Lorsqu’elles travaillent, les femmes sont cantonnées dans des métiers qui, pour beaucoup, ne sont que le reflet des qualités que l’on dit « féminines » : l’attention aux autres, les relations humaines, l’écoute et la compréhension… Elles sont majoritairement présentes les métiers du social, de l’éducation, de la santé, et bien sûr ceux liés de la garde d’enfants. La « segmentation » du travail est un problème de taille, d’abord parce qu’elle va de pair avec les stéréotypes véhiculés dans la vie de tous les jours et que ces deux phénomènes s’auto-entretiennent, ensuite parce que cela constitue une cause importante des écarts de salaires et de carrières entre les sexes. La « dé-segmentation » passe par l’entrée de femmes dans les métiers d’hommes, mais également et surtout, l’entrée d’hommes dans les métiers occupés par les femmes ; les réticences sont grandes : les commissions de recrutement des crèches n’embauchent pas ou peu d’hommes, la protection maternelle infantile accorde difficilement l’agrément pour être « assistante maternelle » (au passage, il serait temps de changer le nom de cette profession) aux hommes qui en font la demande. Si on laisse faire les choses, on peut attendre longtemps avant que le partage sexué des métiers et des tâches avance : l’action positive est un moyen d’accélérer le processus, que l’on ne peut pas balayer d’un revers de la main sous couvert du principe d’universalité.
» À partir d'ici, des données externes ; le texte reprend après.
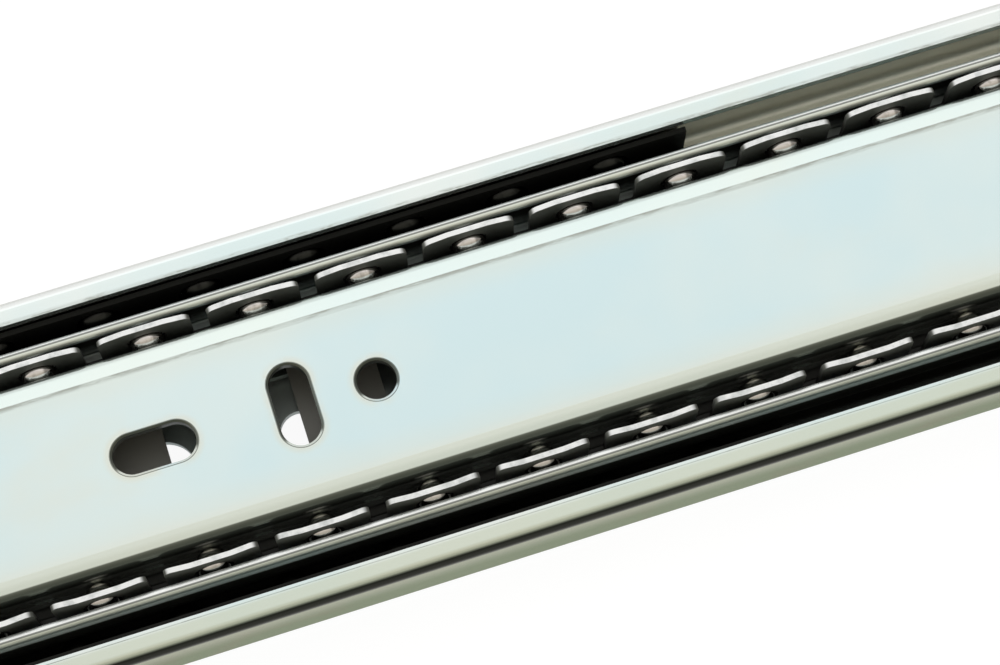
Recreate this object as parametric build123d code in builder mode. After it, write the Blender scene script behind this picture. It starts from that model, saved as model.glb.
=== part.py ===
from build123d import *

import os
from math import atan2, cos, degrees, radians, sin, sqrt, tan

# A full-extension drawer slide for the side of a drawer: three rolled steel members that run in each
# other on two caged rows of balls each, with a release lever, end stops and a catch that holds it shut.
# X runs along the slide and the drawer opens towards +X. Y runs across the slide. Z points from the
# cabinet side panel, at z = 0, to the drawer, and the origin is the middle of the cabinet face.

os.makedirs("parts", exist_ok=True)

# Driving sizes of the whole slide
slide_length = 400.0
slide_width = 45.0
slide_thickness = 12.7
rail_sheet = 1.2
cage_sheet = 0.6
running_gap = 0.3  # between faces that pass each other
ball_clearance = 0.05  # between a ball and the grooves that it rolls in
travel_loss = 5.0  # what each pair of members opens less than half of the slide's length

# Cabinet member: a channel with lips that turn inwards
cabinet_lip_reach = 3.0
cabinet_web_corner = 2.2
cabinet_lip_bend = 0.1  # inner radius of the bends from its sides to its lips
cabinet_raceway_depth = 0.18

# Balls and their rows
outer_ball_diameter = 4.76
outer_ball_pitch = 12.5
outer_ball_count = 7
inner_ball_diameter = 4.0
inner_ball_depth = 4.3  # from the drawer side's face to the middles of the inner balls
inner_ball_pitch = 13.0
inner_ball_count = 11
ball_sides = 8
ball_bands = 3
ball_top_latitude = 77.0

# Intermediate member: an S-shaped flange on each side of a web
intermediate_rear_gap = 9.0
intermediate_front_gap = 1.0
groove_angle = 25.0  # of the line through an inner and an outer ball, from the slide's width
intermediate_corner_angle = 30.0
intermediate_lip_angle = 36.0
intermediate_lip_bend = 0.4
intermediate_setback = 1.6  # of its lips, from the drawer side's face
intermediate_lip_flat = 0.2  # left between the roundings along each lip

# Drawer member: a channel that opens towards the cabinet
drawer_groove_reach = 1.8  # from the drawer member's side to the middles of its balls
drawer_facet_inset = 2.4  # from its sides to where its web starts to slope down to them
drawer_facet_angle = 12.0
drawer_inner_bend = 0.1
drawer_flange_depth = 7.5
hole_rollover = 0.25  # how far the edges of the punched holes are drawn in
hole_rollover_depth = 0.15

# Holes, along X from the middle of the slide
hole_grid = 32.0
drawer_hole_steps = [-3, 0, 6]  # of the grid, from the middle group of holes
cabinet_screw_steps = [-4, 0, 6]
cabinet_access_steps = [0, 6]
cabinet_upright_slot_step = 6.5
cabinet_long_slot_step = -3
drawer_slot_x = -67.5
drawer_slot_length = 9.7
drawer_hole_diameter = 4.6
upright_slot_step = 16.5
round_hole_step = 26.2
cabinet_access_diameter = 7.5
cabinet_screw_diameter = 5.0
cabinet_slot_length = 8.0
window_length = 34.0
window_width = 13.0

# Ball cages
inner_cage_middle = -26.0
outer_cage_front = 2.5
outer_cage_tail = 7.0
outer_cage_headroom = 0.4
cage_edge_height = 1.9
cage_bend = 1.2
tooth_gap = 2.0
tooth_corner = 1.0
tooth_bow = 0.27
ball_hole_slack = 0.3  # between a ball and the hole in its cage
tooth_seat_margin = 0.4
ball_hole_sides = 16
cage_window_corner = 1.5
inner_window_length = 15.8
inner_window_width = 19.0
outer_window_length = 24.0
outer_window_width = 26.0
outer_window_middle = -45.0
outer_window_pitch = 30.0
outer_window_count = 3

# Small lugs, half sheared from the webs, that stop the cages
cage_stop_length = 2.0
cage_stop_width = 3.0
cage_stop_height = 0.6
cage_stop_spacing = 18.0
cage_stop_margin = 2.5

# Front stop, release lever, end bumper and catch
stop_plate_length = 8.5
stop_plate_width = 19.0
stop_tab_height = 5.7
stop_tab_edge = -0.8
stop_setback = 4.3
stop_corner = 1.0
cushion_thickness = 1.5
lever_plate = 3.2
lever_nose_length = 4.7
lever_nose_tip = 1.6
lever_nose_reach = 3.4
lever_pivot_x = 41.0
lever_pivot_y = 3.9
lever_boss_radius = 4.0
lever_arm_width = 5.0
lever_paddle_length = 25.0
lever_paddle_width = 8.0
lever_thumb_length = 5.0
lever_depth = 5.4
lever_corner = 0.8
lever_swing = 4.5
guide_step = 14.0
guide_drop = 1.0
spring_root = 6.0
spring_length = 32.0
spring_straight = 8.0  # of that, beside the lever
spring_thickness = 0.9
spring_height = 2.0
spring_bend = 12.0
rivet_shank = 2.6
rivet_head = 4.8
rivet_crown = 3.2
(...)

Les discriminations au travail doivent faire l’objet d’une traque sans répit. Les employeurs doivent être responsabilisés et sanctionnés le cas échéant, sur la base de critères ambitieux ; ce qui n’est pas le cas des indicateurs que doivent présentés les entreprises dans leur rapport de situation comparée, rapport faisant état de la position des femmes et des hommes dans l’entreprise. On nous avait promis qu’à l’automne 2008, la loi sur l’égalité professionnelle intègrerait des sanctions financières pour les entreprises qui ne s’engageraient pas dans un processus d’égalisation des salaires, et à ce jour on ne voit toujours rien venir de concret…Par ailleurs, cette loi ne s’applique pas au secteur public ; or dans ce domaine, comme dans d’autres, l’Etat-employeur devrait être exemplaire, ce qui est loin d’être le cas. Enfin, au-delà des lois et sanctions, les femmes devraient être sensibilisées à cette question : moins de 6% des recours exprimés à la HALDE le sont pour des discriminations liées au sexe, et plus de la moitié de ceux-ci sont exprimés par les hommes…
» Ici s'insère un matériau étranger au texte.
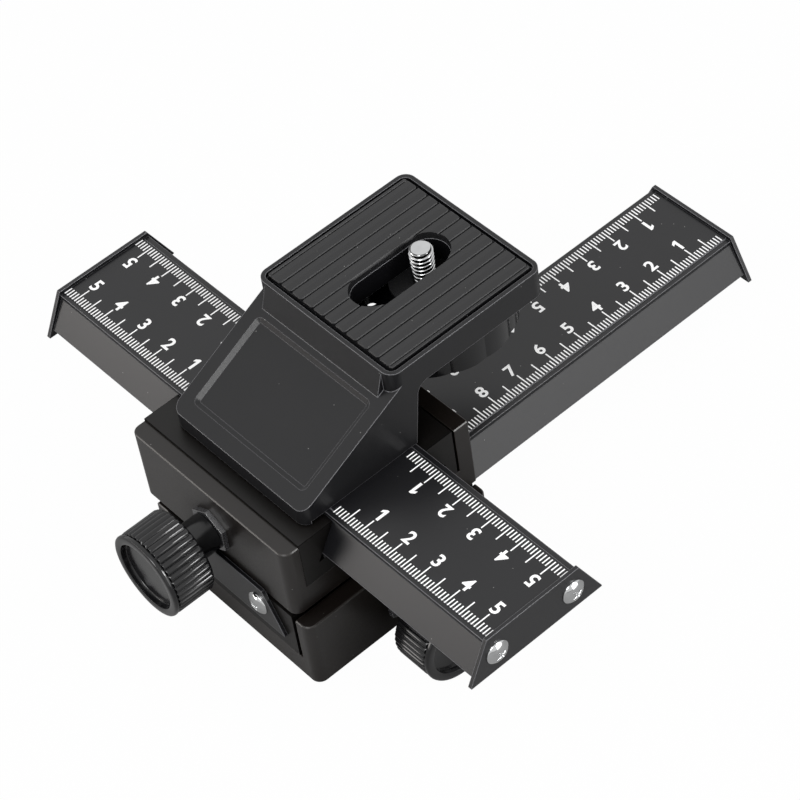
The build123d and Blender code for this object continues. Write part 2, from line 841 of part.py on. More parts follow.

Comment faire adopter des lois et des réformes favorables à l’égalité entre les sexes alors que la représentation en politique reste essentiellement masculine, alors que les femmes sont quasi-absentes des lieux de pouvoirs économiques ? Comment avancer sur le terrain de la reproduction des stéréotypes alors que la littérature pour enfants conforte une lecture sexuée du monde social (voir les rapports de Cnaf sur ce sujet) ?


Il y a donc un ensemble de réflexions à mener, qui ne sont pas présentées ici de façon exhaustive, et de propositions à faire qui seraient susceptibles de relancer la marche vers l’égalité entre les sexes. La situation ne sera satisfaisante que le jour où le salaire, le type d’emploi, le temps de travail ou le chômage ne seront plus différenciés selon le sexe. Alors notre société garantira, autant que faire se peut, aux individus la liberté de dérouler leur projet de vie, le marché du travail utilisera au mieux le capital humain dont il dispose, l’organisation collective sera plus équilibrée et tout le monde y trouvera son compte. Le féminisme est l’affaire de tous. Le féminisme est un humanisme.